Secondo Enzo Di Salvatore, costituzionalista del fronte contrario alle trivelle, «E’ un ulteriore passo in avanti. E questo prova che i dubbi che il Coordinamento Nazionale No Triv nutriva sulle reali intenzioni del Governo sul mare fossero fondati» e il Coordinamento nazionale NO Triv rilancia: «Ora parte la battaglia anche sui quesiti referendari di fatto respinti dalla Cassazione. L’obiettivo finale è ottenere che la Corte Costituzionale, chiamata dire l’ultima parola sui referendum la settimana prossima, bocci le modifiche apportate dal Parlamento sulle norme in materia di ricerca ed estrazione di idrocarburi. Per fare questo, però, occorre che le Regioni sollevino un conflitto di attribuzione davanti alla Consulta. Insomma, la questione non è affatto chiusa, nonostante tutti gli sforzi del governo per modificare la normativa in modo da evitare il braccio di ferro referendario […] La Cassazione aveva dinanzi a sé due strade: chiudere la stagione referendaria oppure trasferire il referendum sulla nuova normativa varata con la legge di stabilità. In risposta, la suprema corte – che prima delle modifiche parlamentari aveva ammesso tutti i sei quesiti – ha confermato il suo ok sulla richiesta di referendum sulle estrazioni in mare, bocciando tutte le altre.

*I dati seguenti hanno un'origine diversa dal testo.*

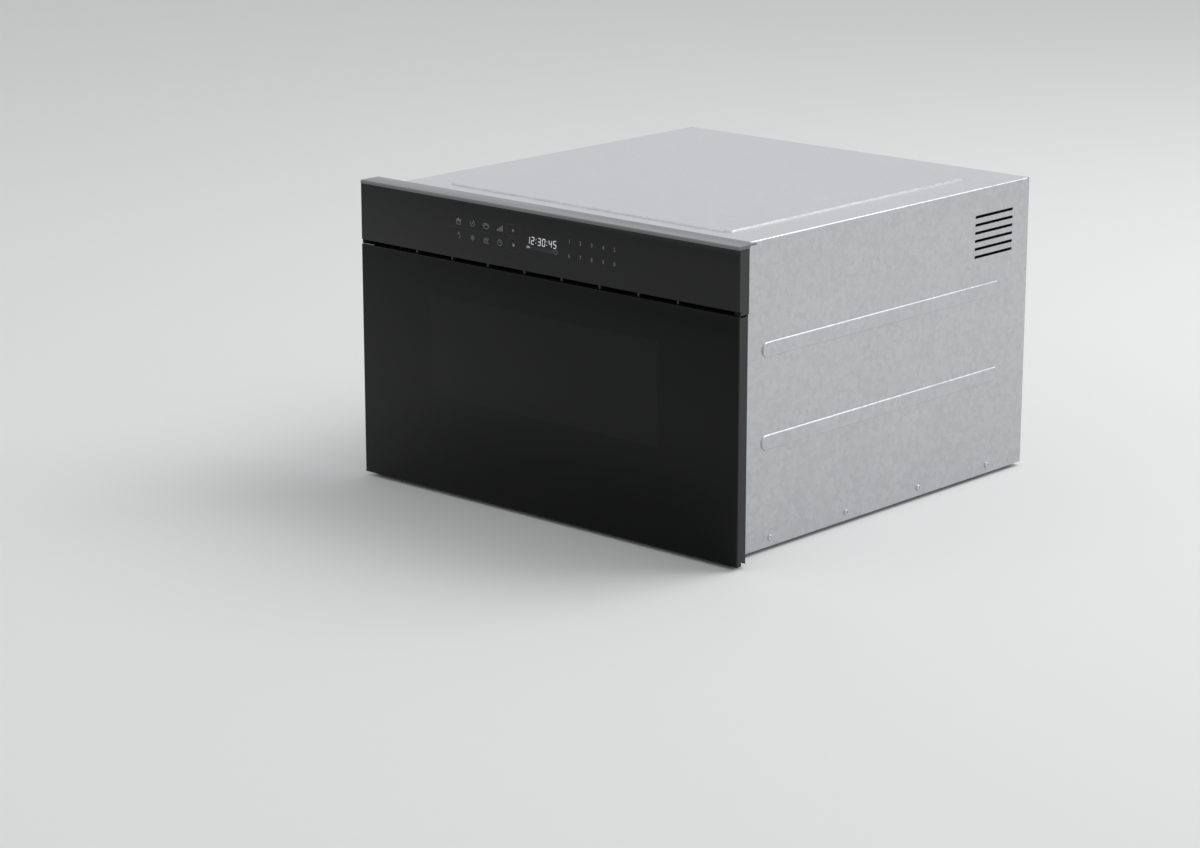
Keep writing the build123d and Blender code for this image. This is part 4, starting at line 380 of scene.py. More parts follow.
# Assemblies built as one piece: what a surface is made of follows from where it lies
stuffs = {
    "zinc": {"dark": (0.42, 0.43, 0.445), "light": (0.58, 0.59, 0.6), "rough": 0.34, "metal": 0.9},
    "core": {"dark": (0.045, 0.045, 0.05), "light": (0.16, 0.16, 0.17), "rough": 0.45, "metal": 0.6},
    "copper": {"dark": (0.36, 0.13, 0.05), "light": (0.62, 0.29, 0.13), "rough": 0.3, "metal": 0.9},
    "paper": {"dark": (0.5, 0.38, 0.17), "light": (0.64, 0.52, 0.3), "rough": 0.6, "metal": 0.0},
    "ferrite": {"dark": (0.015, 0.015, 0.017), "light": (0.045, 0.045, 0.05), "rough": 0.55, "metal": 0.0},
    "aluminium": {"dark": (0.55, 0.555, 0.565), "light": (0.72, 0.725, 0.735), "rough": 0.3, "metal": 1.0},
    "ceramic": {"dark": (0.66, 0.6, 0.56), "light": (0.78, 0.74, 0.7), "rough": 0.35, "metal": 0.0},
    "frosted": {"dark": (0.8, 0.78, 0.7), "light": (0.92, 0.9, 0.84), "rough": 0.25, "metal": 0.0},
    "black": {"dark": (0.012, 0.012, 0.013), "light": (0.03, 0.03, 0.031), "rough": 0.42, "metal": 0.0},
    "white": {"dark": (0.66, 0.66, 0.62), "light": (0.78, 0.78, 0.75), "rough": 0.4, "metal": 0.0},
    "blue": {"dark": (0.02, 0.07, 0.2), "light": (0.035, 0.11, 0.29), "rough": 0.38, "metal": 0.0},
    "lacquer": {"dark": (0.008, 0.07, 0.03), "light": (0.02, 0.15, 0.06), "rough": 0.3, "metal": 0.0},
}
# per node: what it's made of, the axis its sheets or tracks lie along (0 for X, 1 for Y, 2 for Z), then
# other stuffs, each with the axis its turns lie along and two corners of its place in millimetres
assemblies = {
    "hv_transformer": ("core", 1, (("zinc", None, (117, 173, 6), (223, 270, 8.25)),
                                   ("copper", 2, (130.9, 173, 22.1), (209.1, 270, 44.3)),
                                   ("paper", None, (130.9, 173, 54.1), (209.1, 270, 82.3)))),
    "hv_capacitor": ("aluminium", None, (("zinc", None, (21, 213.3, 6), (99, 229.5, 41)),
                                         ("black", None, (30, 176, 7.5), (90, 177.6, 39.5)))),
    "magnetron": ("zinc", None, (("aluminium", None, (-45.2, 183.6, 202.4), (45.2, 259.2, 251.8)),
                                 ("ferrite", None, (-28.2, 193.2, 185), (28.2, 249.6, 197.1)),
                                 ("ferrite", None, (-28.2, 193.2, 256.9), (28.2, 249.6, 269)),
                                 ("ceramic", None, (-12, 209, 271.1), (12, 234, 284)))),
    "fan_motor": ("zinc", None, (("core", 0, (-124.1, 197.2, 206.2), (-107.9, 245.6, 255.2)),
                                 ("copper", 0, (-130.2, 206, 179.8), (-101.8, 237, 206.1)))),
    "drive_motor": ("black", None, (("zinc", None, (104.1, -260, 8), (152.1, -160, 51)),
                                    ("aluminium", None, (152.2, -260, 8), (158, -160, 51)))),
    "oven_lamp": ("zinc", None, (("ceramic", None, (-262, 8, 200), (-241.6, 36, 230)),
                                 ("frosted", None, (-241.4, 15.5, 208.5), (-232.2, 28.8, 221.5)))),
    "control_board": ("lacquer", 1, (("black", None, (-118, -268.9, 300), (-82, -230, 370)),
                                     ("blue", None, (-66, -268.9, 300), (16, -230, 370)),
                                     ("white", None, (37, -268.9, 300), (83, -230, 370)),
                                     ("aluminium", None, (94, -268.9, 300), (122, -230, 370)))),
    "noise_filter": ("lacquer", 1, (("copper", 0, (-240, 264, 204), (-214, 284.9, 230)),
                                    ("blue", None, (-205, 264, 182), (-177, 284.9, 196)),
                                    ("ceramic", None, (-197, 264, 216), (-173, 284.9, 226)))),
    "touch_key_board": ("lacquer", 1, (("white", None, (-105, -291.2, 320), (108, -285, 350)),)),
}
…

Una questione che riguarda non solo “Ombrina mare”, attività di ricerca e trivellazioni al largo dell’Abruzzo sospesa dal governo solo per un anno e comunque fino al rilascio della concessione ancora mancante. Un bluff. Il referendum sulle trivellazioni in mare, anche entro le 12 miglia dalla costa, riguarda anche altri progetti al largo dell’Emilia Romagna, nel golfo di Taranto, in Sicilia. Dunque un casus belli non da poco».